E, se a memória não me atraiçoa, nada mais resta. Que saudades da fervilhante pop lusa dos anos 80 e primeira metade dos anos 90 e das constantes novidades que emergiam da música de raíz tradicional, construídas com personalidade e, nalguns casos, com um pé bem fincado no futuro.
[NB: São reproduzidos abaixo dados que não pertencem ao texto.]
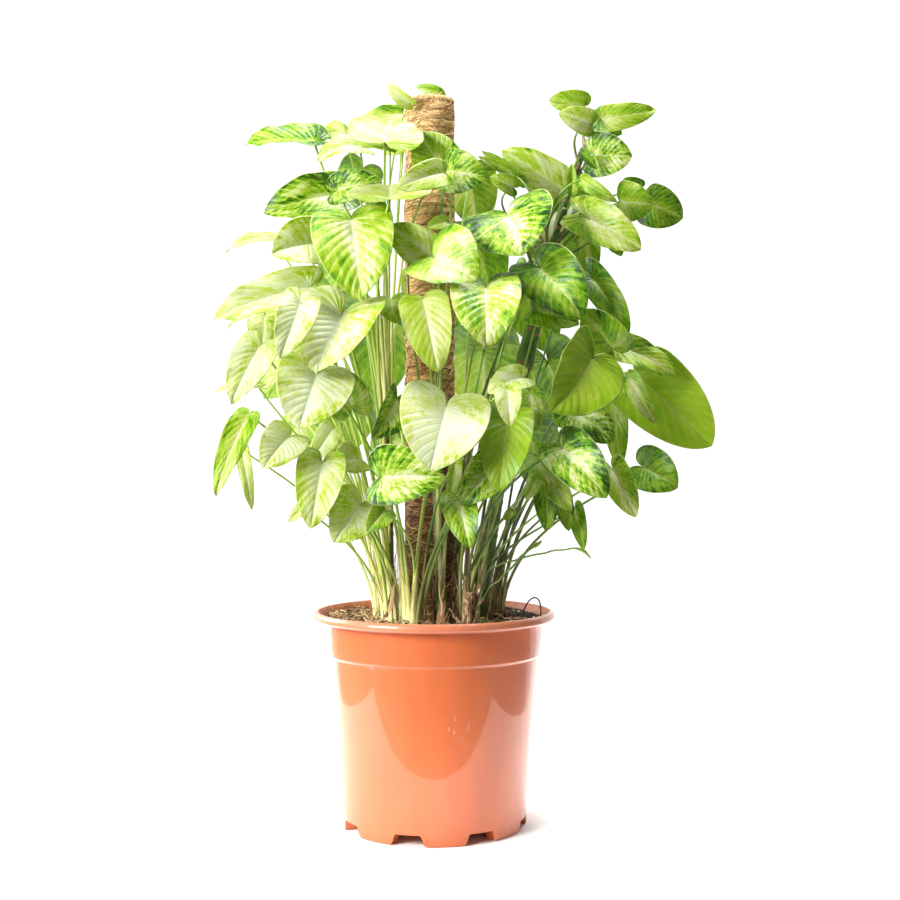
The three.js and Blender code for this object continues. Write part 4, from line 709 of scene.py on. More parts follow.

E agora, um pouco de fel. Em 2007, prosseguiu a trágica história de Fausto Bordalo Dias, com a publicação de mais uma retrospectiva discográfica. É impressão minha, ou ele tem editado mais colectâneas do que discos originais? Eis nova prova documental do caso, dificilmente explicável, de um músico talentoso que é, uma vez mais, desperdiçado na construção de canções persistentemente aborrecidas, enfadonhas e, cada vez, mais iguais umas às outras. O que já acontecia com a publicação de «por este rio acima» ainda hoje, na minha modesta opinião, o mais sobrevalorizado álbum de música popular portuguesa. Porque será que o engenho de Fausto só se manifesta, de forma imaginativa, quando participa em obra alheia?

E não me quero despedir sem maldizer todos aqueles que não prestaram a devida vénia ao grupo que, justamente, os portugueses deveriam estar a ouvir: The National. Publicaram este ano «boxer» que é, apenas, o mais extraordinário e poético disco do ano.